Üç mühendis ve üç işletmecinin iş icabı trenle bir seyahate çıkmaları gerekir. Tren garına giderler. Üç işletmeci 3 bilet aldığı halde mühendisler tek bilet alır. İşletmeciler bunun sebebini sorduklarında mühendisler "Bekleyin ve görün." derler.

Trene binerler ve tren hareket ettikten bir sure sonra üç mühendis kalkıp hep beraber trenin tuvaletine girerler. Biraz sonra kondüktör gelir ve üç işletmeciden üç bileti alır. Tuvaletin önünden geçerken kapıyı tıklatıp "Bilet lütfen!" der. Kapı açılır ve bir el bileti uzatır. İşletmeciler bunu görürler. Taktiği kapmışlardır.

Dönüş yolculuğu için yine gara giderler. İşletmeciler bu sefer tek bilet almışlardır. Mühendisler ise hiç bilet almaz. İşletmeciler yine şaşırıp sebebini sorduklarında mühendisler yine bekleyip görmelerini söylerler.

Bir sure sonra yolculuk başlar.

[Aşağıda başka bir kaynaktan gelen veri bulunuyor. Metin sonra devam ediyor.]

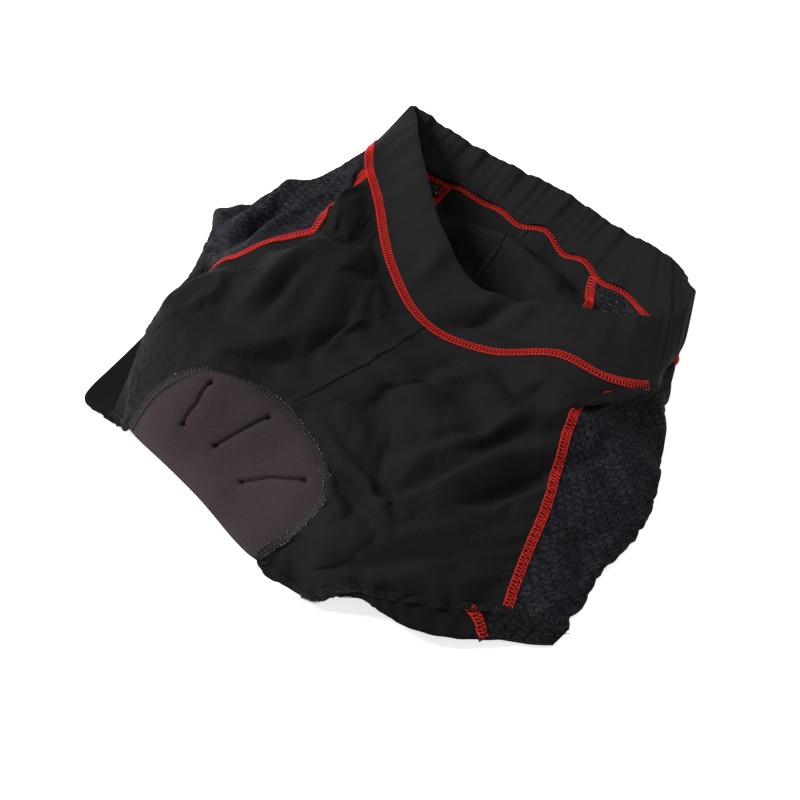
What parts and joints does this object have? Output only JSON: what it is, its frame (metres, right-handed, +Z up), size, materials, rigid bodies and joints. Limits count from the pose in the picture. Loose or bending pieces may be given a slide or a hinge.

Önce işletmeciler kalkıp tuvalete girer. Ardından da mühendisler karşısındaki tuvalete girer. Kondüktörün gelmesine yakın bir mühendis çıkıp karşı kapıyı tıklatır ve "Bilet lütfen!" der. Açılan kapıdan bir el bileti uzatır. Bileti alan mühendis diğer tuvalete geri girer.